Now, for a given reservoir pressure, a nozzle may operate in one of several modes depending on the downstream conditions. Assuming the compressor supplies a pressure high enough to choke the throat, then the mass flow rate through the nozzle is no longer sensitive to downstream conditions and depends only on the reservoir temperature and pressure. If the compressor is not capable of keeping up with this mass flow rate, then the nozzle won't function properly because it will try to draw gas away faster than the compressor can supply it and you will end up with subsonic flow throughout. If the compressor supplies gas faster than the nozzle can expend it, then you might see a reduction in power consumption since the compressor doesn't have to supply gas as fast as it possibly can, but I don't see the use here.

So, I guess then the operative question is this: what exactly are you hoping to use this compressor for? You might reduce the power consumption slightly, but all of that gas is going to end up just moving through the nozzle and being expanded back to ambient pressure, so I am not sure that you will get any use out of it unless that use is simply making a supersonic wind tunnel.

 

[pranj5]

Either way, though, you aren't going to be able to use a converging-diverging nozzle to decrease the power consumption of a compressor located upstream in any useful sense. For one, a converging-diverging nozzle is going to undo the compression obtained by the compressor, as the purpose of such a nozzle is to expand the flow to a higher velocity/Mach number and lower pressure, temperature, and density.

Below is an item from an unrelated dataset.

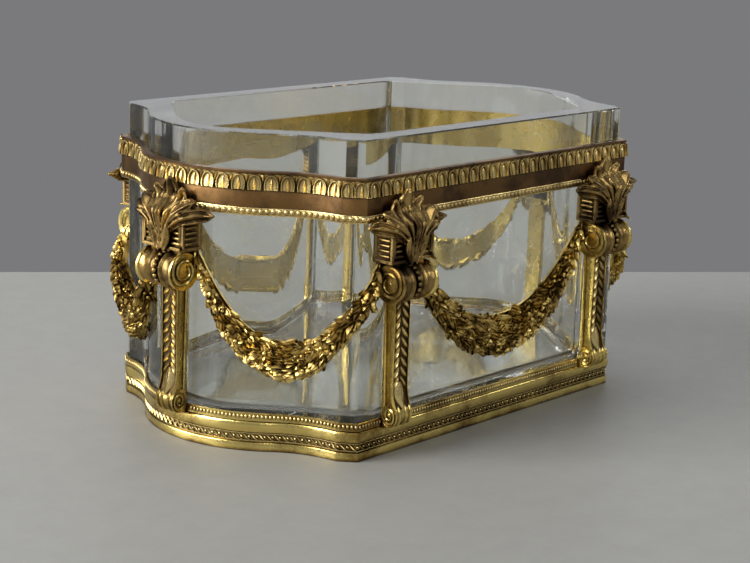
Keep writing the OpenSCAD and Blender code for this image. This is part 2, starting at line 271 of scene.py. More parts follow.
# %% Dress a piece
def dressed(piece, coat, body, slot, *nodes):
    """Gives a piece its finish and its body, and hides the solids it stands for. The slot is not used."""
    piece.data.materials.clear()
    piece.data.materials.append(coat)
    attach(piece, body)
    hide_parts(*nodes)
    piece.data.calc_loop_triangles()
    print(piece.name, len(piece.data.loop_triangles), "triangles")
    return piece


# %% [markdown]
# ## Finishes
# A finish starts from what the real surface is. Colours are written as sRGB
# hex values, and one function turns them to the linear values of the shader.

# %% Colour and node helpers
def linear(code):
    """The linear value of an sRGB hex colour, with full alpha."""
    parts = [int(code[i:i + 2], 16) / 255 for i in (1, 3, 5)]
    return [c / 12.92 if c <= 0.04045 else ((c + 0.055) / 1.055) ** 2.4 for c in parts] + [1]


def add(tree, kind, settings=None, **inputs):
    """Adds a node. A socket given as an input is linked, and a value is set."""
    made = tree.nodes.new(kind)
    for key, value in (settings or {}).items():
        setattr(made, key, value)
    for key, value in inputs.items():
        socket = made.inputs[int(key[1:])] if key[0] == "i" and key[1:].isdigit() else made.inputs[key]
        if isinstance(value, bpy.types.NodeSocket):
            tree.links.new(value, socket)
        else:
            socket.default_value = value
    return made


def finish(name):
    """A new finish: the material, its nodes, its shader and the place on the object."""
    made = bpy.data.materials.new(name)
    made.use_nodes = True
    tree = made.node_tree
    return made, tree, tree.nodes["Principled BSDF"], add(tree, "ShaderNodeTexCoord").outputs["Object"]


print("hex 80 as a linear value:", round(linear("#808080")[0], 3))

# %% [markdown]
# ### Gilt bronze
# Cast bronze is chased with small punches and then fire gilt with gold and
# mercury. The gold stays bright where hands and cloths reach it. Wax, dust and
# old lacquer turn the hollows brown. The colour also darkens with how closely
# nearby metal hems a point in, which paints the shade of hollows and gaps.
# A finer noise stands for the matt chasing between the burnished lights.

# %% Gilt bronze finishes
WEAR_MM = 26
HOLLOW_DULLER = 0.22


def gilt_bronze(name, light, mid, deep, rough, matt_mm, matt, worn, reach):
    """matt_mm and matt are the grain and depth of the chasing, worn is how uneven the
    gold has become, and reach is how far away, in metres, metal shades a hollow."""
    made, tree, shader, where = finish(name)
    # The occlusion of nearby metal darkens the colour: painted shade in hollows and gaps, which also stands
    # for dirt
    hollow = add(tree, "ShaderNodeAmbientOcclusion", {"samples": 6}, Distance=reach).outputs["AO"]
    wear = add(tree, "ShaderNodeTexNoise", Vector=where, Scale=1 / (WEAR_MM * MM), Detail=5.0,
               Roughness=0.62).outputs["Fac"]
    grain = add(tree, "ShaderNodeTexNoise", Vector=where, Scale=1 / (matt_mm * MM), Detail=3.0).outputs["Fac"]
    spread = add(tree, "ShaderNodeMapRange", Value=wear, i1=0.36, i2=0.66, i3=-worn, i4=worn * 0.6)
    bright = add(tree, "ShaderNodeMath", {"operation": "ADD"}, i0=hollow, i1=spread.outputs[0]).outputs[0]
    ramp = add(tree, "ShaderNodeValToRGB", Fac=bright)
    stops = ramp.color_ramp.elements
    stops[0].position, stops[0].color = 0.28, linear(deep)
    stops[1].position, stops[1].color = 0.97, linear(light)
    stops.new(0.66).color = linear(mid)
    tree.links.new(ramp.outputs["Color"], shader.inputs["Base Color"])
    dull = add(tree, "ShaderNodeMapRange", Value=bright, i1=0.1, i2=1.0, i3=rough + HOLLOW_DULLER, i4=rough)
    mixed = add(tree, "ShaderNodeMath", {"operation": "MULTIPLY_ADD"}, i0=grain, i1=0.12, i2=dull.outputs[0])
    tree.links.new(mixed.outputs[0], shader.inputs["Roughness"])
    bump = add(tree, "ShaderNodeBump", Height=grain, Strength=matt, Distance=0.0002)
    tree.links.new(bump.outputs["Normal"], shader.inputs["Normal"])
    shader.inputs["Metallic"].default_value = 1.0
    return made


# Burnished castings: base, consoles and lips, with long soft lights
burnished_gilt = gilt_bronze("burnished_gilt_bronze", "#F0D680", "#8A6C36", "#24180C", 0.16, 1.2, 0.22,
                             0.35, 0.002)
# Small repeated ornament: bright crowns, and gaps painted nearly black as shade
struck_gilt = gilt_bronze("struck_gilt_bronze", "#F2D892", "#977B48", "#1C1409", 0.2, 0.7, 0.3, 0.25, 0.0011)
# Chased leafage: brighter ridges, hollows brown with dirt and painted shade, a broken sparkle
chased_gilt = gilt_bronze("chased_gilt_bronze", "#EBCD7A", "#A08344", "#45331A", 0.25, 0.9, 0.4, 0.35, 0.0014)
# Acanthus leaves, handled most, with much of the gold gone brown; on the console blocks the same finish is
# painted shade
wear_and_shade_gilt = gilt_bronze("wear_and_shade_gilt_bronze", "#B3945A", "#4A3822", "#120B06", 0.22, 1.0, 0.45, 0.45, 0.0016)
# Plain frieze and rim: a rubbed red-brown patina that keeps little gold
patinated = gilt_bronze("patinated_bronze", "#7A5B36", "#56412A", "#3A2B1B", 0.32, 0.7, 0.3, 0.5, 0.001)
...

I just want to point out that portion. Velocity itself can be termed as dynamic pressure and means forcing the molecules to a specific direction. What you have said that means static pressure may decrease but dynamic pressure on a particular direction increase and why not we be able to force molecules into higher pressure zone by using the velocity/dynamic pressure?
I am writing some formulation about this matter and may probably submit that tomorrow.

 

[boneh3ad]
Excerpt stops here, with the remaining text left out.